Can you print every record below exactly as written?

Task input:
/---

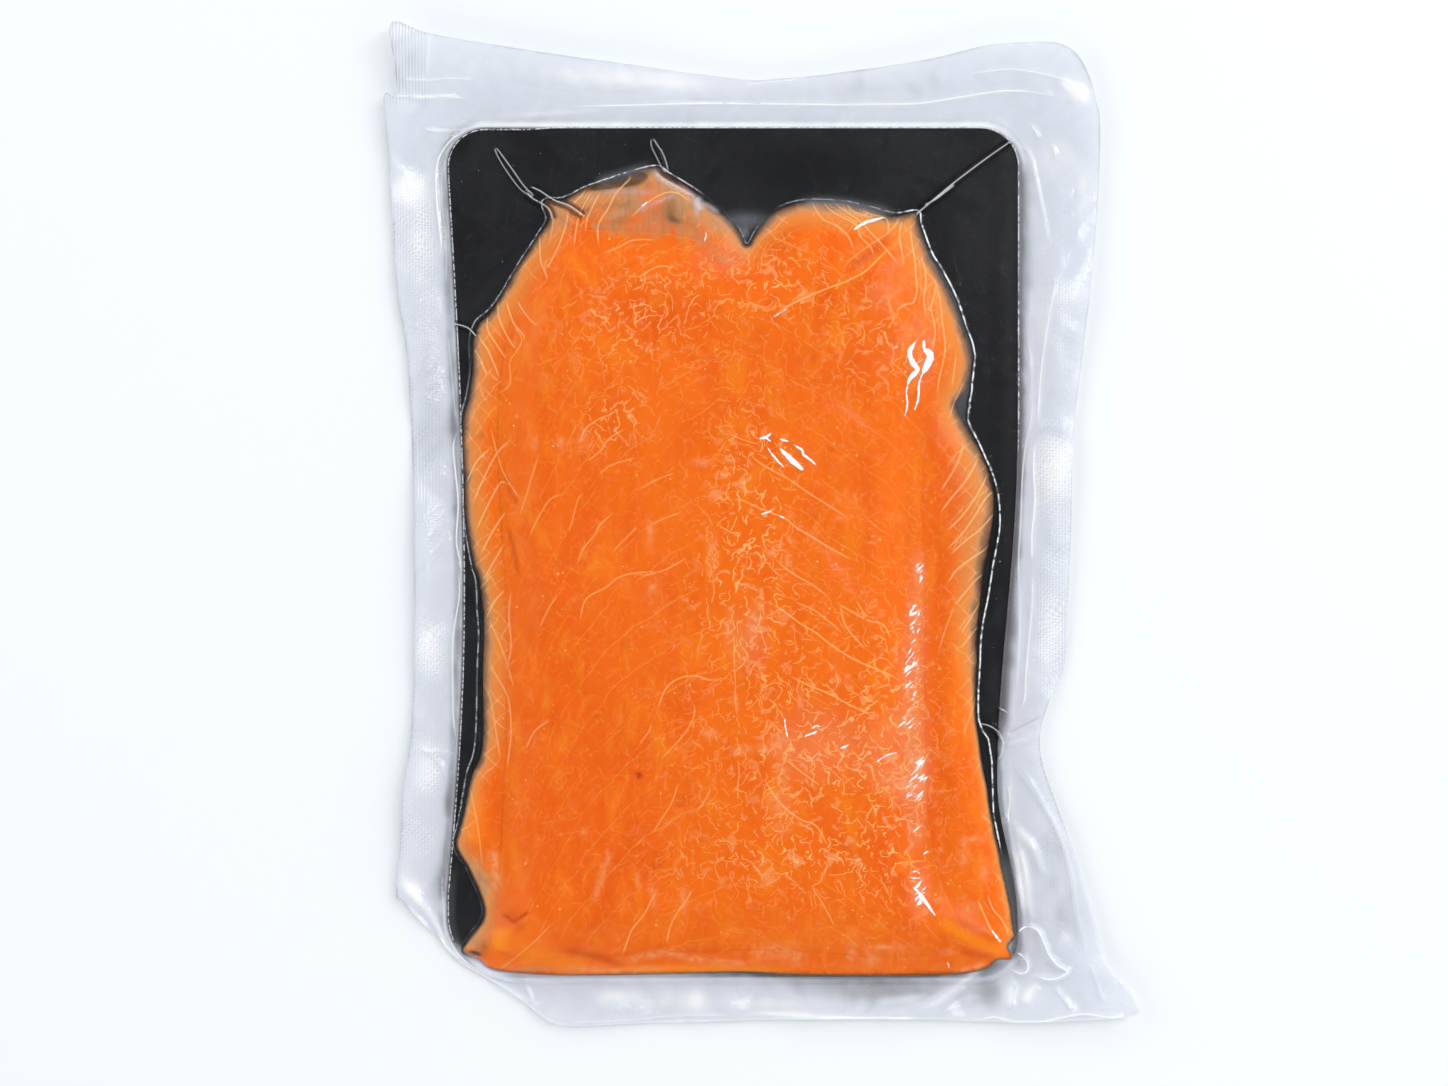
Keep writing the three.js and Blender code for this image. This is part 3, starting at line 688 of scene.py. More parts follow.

# Paler (+) and greyer (-) places of the film, partly its own uneven milkiness and partly painted glare and
# painted
# shade: strength, middle, half sizes and turn.
toneSpots = [
    (0.85, (-24.3, 124.1), (22.33, 2.63), -5), (0.9, (-84.7, 95.8), (4.47, 4.2)),
    (0.55, (-82.1, 82.1), (4.2, 11.03)), (0.9, (90.8, 120.4), (3.68, 2.1), -30),
    (0.45, (86.6, 103.1), (6.83, 5.78), -40), (0.5, (92.3, 95.2), (2.1, 5.78)),
    (0.6, (88.7, 68.4), (4.2, 4.2)), (0.3, (86, 50.6), (2.63, 10.51)), (1, (84.5, 21.1), (4.73, 9.98)),
    (0.55, (83.9, -19), (3.42, 11.56)), (0.2, (80.8, 58.5), (2.63, 15.76)),
    (0.85, (-79.5, -25.6), (4.2, 6.83)), (0.7, (-80, -56.6), (3.94, 5.78)),
    (0.9, (-83.9, -88.1), (4.2, 2.36), -45), (0.65, (76.1, -80.8), (1.84, 10.51), 8),
    (0.6, (77.1, -116.2), (4.73, 3.15)), (0.65, (-30.9, -117), (6.83, 2.63)),
    (0.65, (-9.3, -117.6), (2.36, 4.2)), (0.4, (9.9, -118.6), (10.51, 1.58)),
    (0.25, (-66.3, 129.4), (7.88, 4.73)), (-0.45, (75.5, 88.7), (1.84, 15.76)),
    (-0.7, (71.3, -80.8), (1.84, 18.39), 8), (-0.75, (67.6, -116), (3.68, 4.2)),
    (-0.5, (38.7, -115.5), (21.02, 2.36)), (-0.35, (-61.1, -117.6), (15.76, 2.63), -30),
    (-0.3, (-74.7, -68.2), (1.58, 10.51)), (-0.3, (93.4, 128.9), (2.63, 4.2)),
    (-0.25, (38.7, 122), (21.02, 2.1), 4), (-0.25, (-79.5, 40.1), (4.2, 15.76)),
    (-0.2, (83.4, 41.4), (3.68, 7.88)), (-0.25, (83.4, 2), (4.2, 3.68)),
    (-0.2, (80.8, -38.7), (3.15, 5.25)), (-0.2, (86, -91.3), (2.63, 15.76), 12),
    (-0.15, (-45.3, 129.4), (10.51, 2.1), -6), (-0.3, (-84.2, 129.4), (3.15, 6.83)),
    (-0.35, (83.4, -107.6), (2.1, 2.1)), (-0.3, (78.2, -104.4), (2.63, 3.15)),
    (-0.3, (86, -73), (4, 9)), (-0.3, (44, -117.5), (12, 4)), (0.5, (-12, -117.6), (16, 3.4)),
    (-0.4, (-76.8, -91.3), (4, 8)), (0.3, (83.4, -24), (4, 10)), (-0.4, (75, -107.6), (1.6, 2.6), 20),
    (0.3, (79.4, -104.6), (2.6, 4.4), 20), (0.35, (-76.9, -93.6), (1.2, 2)),
]

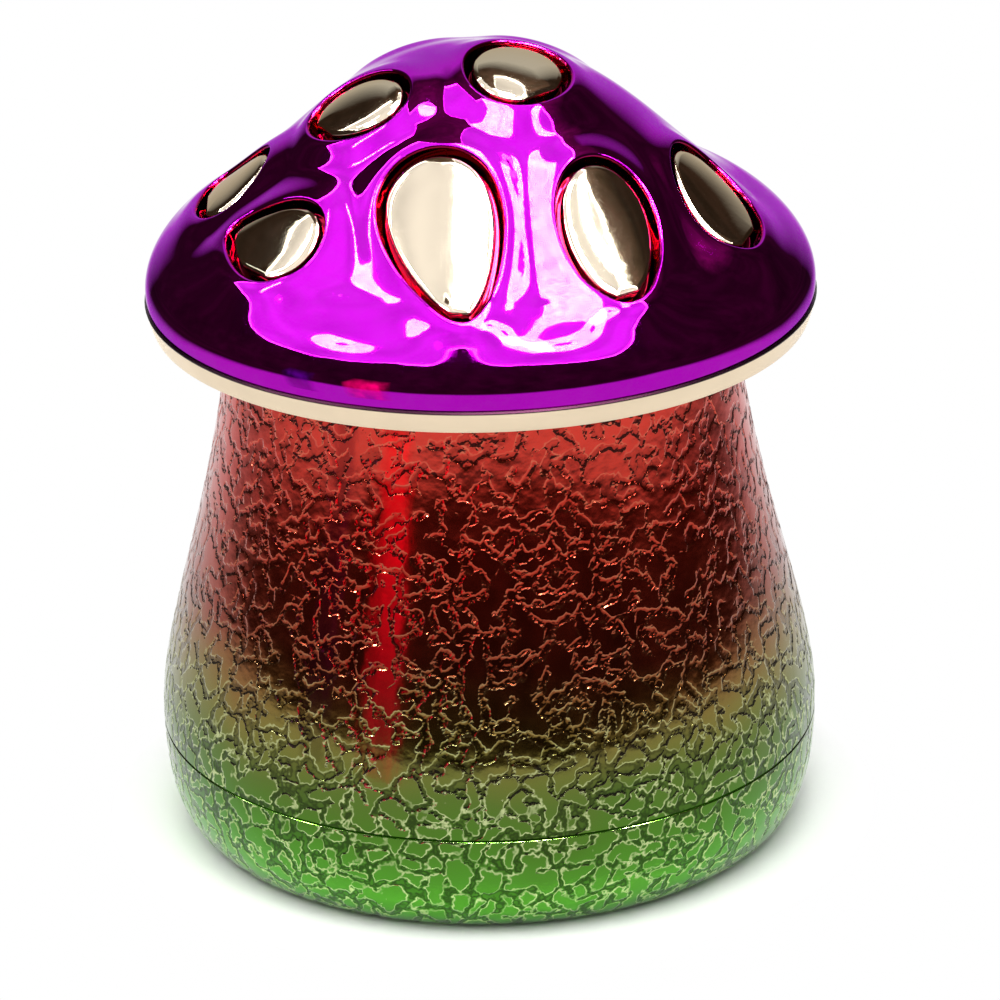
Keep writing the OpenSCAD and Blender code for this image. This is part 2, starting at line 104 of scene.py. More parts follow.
# ---- Detail of the looks, in millimetres ----
LIP_ROUND = 0.35
WALL_LEAN = 0.03
INLAY_ROUND = 0.3
RING_LIMIT_R = 30.3
NET_BACK = 2.2
HOLLOW_FOCUS_Z = 4.0
RING_SIDES = 168
FILL_STEP = 0.55
RIM_COLUMNS = 384
GRAIN_COLUMNS = 640
GRAIN_ROW = 0.31
CELL_WIDE = 2.4
CELL_HIGH = 1.9
CELL_SPREAD = 0.92
CHANNEL_HALF = 0.3
CHANNEL_LEAST = 0.16
# Wander of the grain: depth, size of the bumps, step of the seed
GRAIN_WARPS = [(0.7, 2.3, 0), (0.36, 1.0, 2), (0.16, 0.5, 4)]
# Share of the channels that is left out near the foot and near the neck, and where it changes over
BRIDGED = (0.16, 0.38)
BRIDGED_ARC = (18, 32)
EDGE_HALF = 0.12
EDGE_REACH = 0.28
EDGE_PULL = 0.13
SKIN_FADE = 0.3
ISLAND_TOP = 0.02
CHANNEL_FLOOR = -0.05
RELIEF_SHARE = 0.12
RAGGED = 0.8

# ---- Detail of the looks, in metres ----
STEP_HEIGHT = 0.00006
# Width of the painted shadow line on the band just under the cap's seam
GAP_SHADE_WIDTH = 0.0003

# ---- Studio and camera, in metres and degrees ----
CARD_LIFT = 0.0015
PANEL_HEIGHT = 0.655
PANEL_RIM_HEIGHT = 0.66
PANEL_RIM_SCALE = 1.04
PANEL_MIDDLE_Y = -0.3
STRIP_HEIGHT = 0.65
HEAD_HEIGHT = 0.57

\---

Correct result:
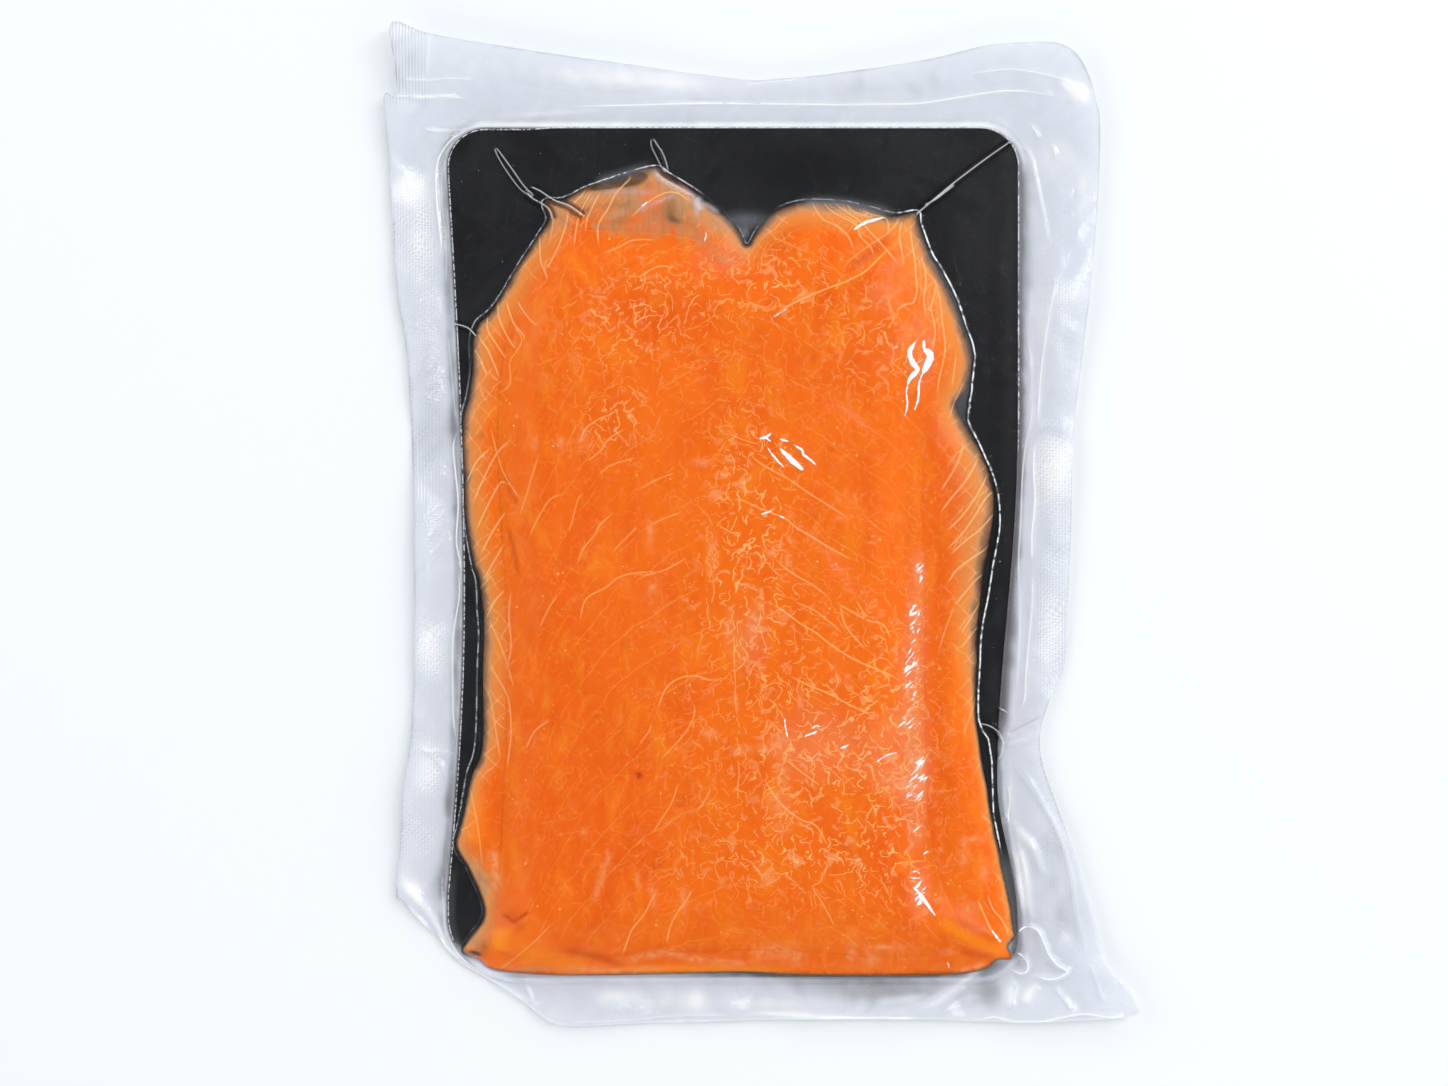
Keep writing the three.js and Blender code for this image. This is part 3, starting at line 688 of scene.py. More parts follow.

# Paler (+) and greyer (-) places of the film, partly its own uneven milkiness and partly painted glare and
# painted
# shade: strength, middle, half sizes and turn.
toneSpots = [
    (0.85, (-24.3, 124.1), (22.33, 2.63), -5), (0.9, (-84.7, 95.8), (4.47, 4.2)),
    (0.55, (-82.1, 82.1), (4.2, 11.03)), (0.9, (90.8, 120.4), (3.68, 2.1), -30),
    (0.45, (86.6, 103.1), (6.83, 5.78), -40), (0.5, (92.3, 95.2), (2.1, 5.78)),
    (0.6, (88.7, 68.4), (4.2, 4.2)), (0.3, (86, 50.6), (2.63, 10.51)), (1, (84.5, 21.1), (4.73, 9.98)),
    (0.55, (83.9, -19), (3.42, 11.56)), (0.2, (80.8, 58.5), (2.63, 15.76)),
    (0.85, (-79.5, -25.6), (4.2, 6.83)), (0.7, (-80, -56.6), (3.94, 5.78)),
    (0.9, (-83.9, -88.1), (4.2, 2.36), -45), (0.65, (76.1, -80.8), (1.84, 10.51), 8),
    (0.6, (77.1, -116.2), (4.73, 3.15)), (0.65, (-30.9, -117), (6.83, 2.63)),
    (0.65, (-9.3, -117.6), (2.36, 4.2)), (0.4, (9.9, -118.6), (10.51, 1.58)),
    (0.25, (-66.3, 129.4), (7.88, 4.73)), (-0.45, (75.5, 88.7), (1.84, 15.76)),
    (-0.7, (71.3, -80.8), (1.84, 18.39), 8), (-0.75, (67.6, -116), (3.68, 4.2)),
    (-0.5, (38.7, -115.5), (21.02, 2.36)), (-0.35, (-61.1, -117.6), (15.76, 2.63), -30),
    (-0.3, (-74.7, -68.2), (1.58, 10.51)), (-0.3, (93.4, 128.9), (2.63, 4.2)),
    (-0.25, (38.7, 122), (21.02, 2.1), 4), (-0.25, (-79.5, 40.1), (4.2, 15.76)),
    (-0.2, (83.4, 41.4), (3.68, 7.88)), (-0.25, (83.4, 2), (4.2, 3.68)),
    (-0.2, (80.8, -38.7), (3.15, 5.25)), (-0.2, (86, -91.3), (2.63, 15.76), 12),
    (-0.15, (-45.3, 129.4), (10.51, 2.1), -6), (-0.3, (-84.2, 129.4), (3.15, 6.83)),
    (-0.35, (83.4, -107.6), (2.1, 2.1)), (-0.3, (78.2, -104.4), (2.63, 3.15)),
    (-0.3, (86, -73), (4, 9)), (-0.3, (44, -117.5), (12, 4)), (0.5, (-12, -117.6), (16, 3.4)),
    (-0.4, (-76.8, -91.3), (4, 8)), (0.3, (83.4, -24), (4, 10)), (-0.4, (75, -107.6), (1.6, 2.6), 20),
    (0.3, (79.4, -104.6), (2.6, 4.4), 20), (0.35, (-76.9, -93.6), (1.2, 2)),
]

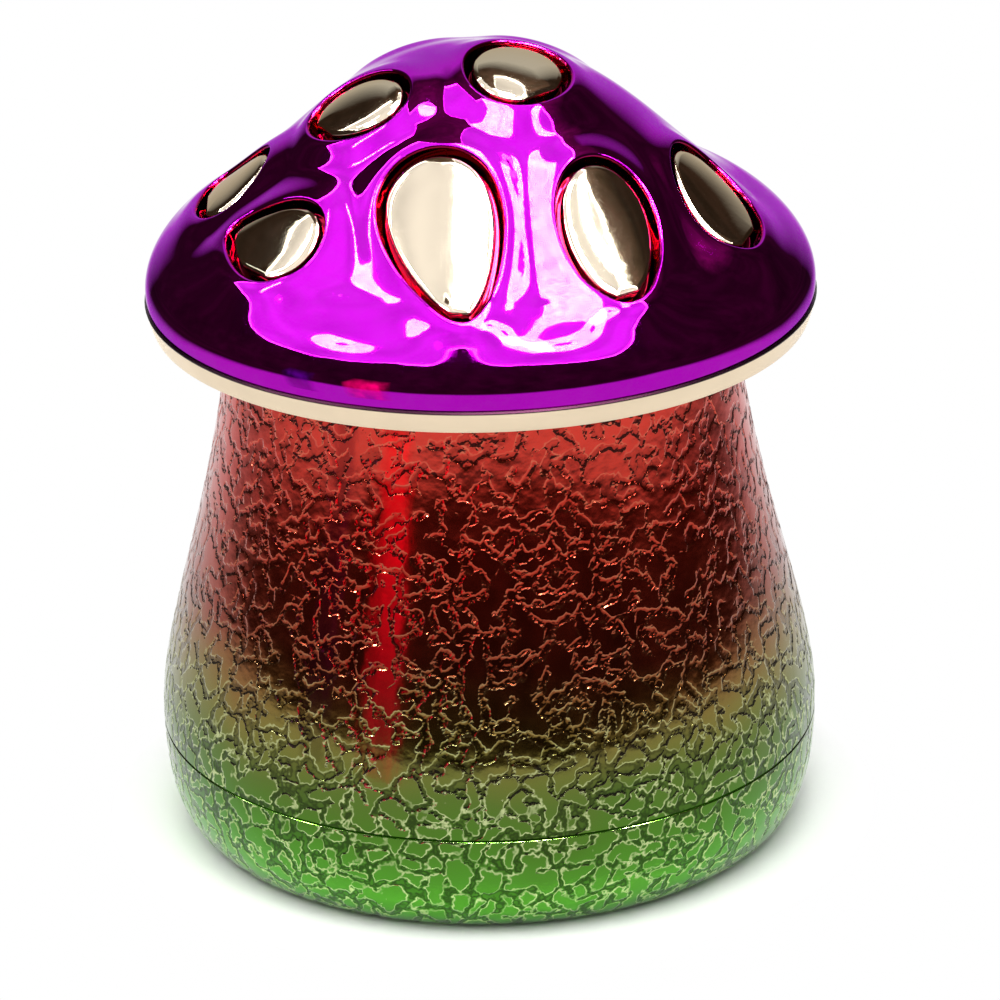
Keep writing the OpenSCAD and Blender code for this image. This is part 2, starting at line 104 of scene.py. More parts follow.
# ---- Detail of the looks, in millimetres ----
LIP_ROUND = 0.35
WALL_LEAN = 0.03
INLAY_ROUND = 0.3
RING_LIMIT_R = 30.3
NET_BACK = 2.2
HOLLOW_FOCUS_Z = 4.0
RING_SIDES = 168
FILL_STEP = 0.55
RIM_COLUMNS = 384
GRAIN_COLUMNS = 640
GRAIN_ROW = 0.31
CELL_WIDE = 2.4
CELL_HIGH = 1.9
CELL_SPREAD = 0.92
CHANNEL_HALF = 0.3
CHANNEL_LEAST = 0.16
# Wander of the grain: depth, size of the bumps, step of the seed
GRAIN_WARPS = [(0.7, 2.3, 0), (0.36, 1.0, 2), (0.16, 0.5, 4)]
# Share of the channels that is left out near the foot and near the neck, and where it changes over
BRIDGED = (0.16, 0.38)
BRIDGED_ARC = (18, 32)
EDGE_HALF = 0.12
EDGE_REACH = 0.28
EDGE_PULL = 0.13
SKIN_FADE = 0.3
ISLAND_TOP = 0.02
CHANNEL_FLOOR = -0.05
RELIEF_SHARE = 0.12
RAGGED = 0.8

# ---- Detail of the looks, in metres ----
STEP_HEIGHT = 0.00006
# Width of the painted shadow line on the band just under the cap's seam
GAP_SHADE_WIDTH = 0.0003

# ---- Studio and camera, in metres and degrees ----
CARD_LIFT = 0.0015
PANEL_HEIGHT = 0.655
PANEL_RIM_HEIGHT = 0.66
PANEL_RIM_SCALE = 1.04
PANEL_MIDDLE_Y = -0.3
STRIP_HEIGHT = 0.65
HEAD_HEIGHT = 0.57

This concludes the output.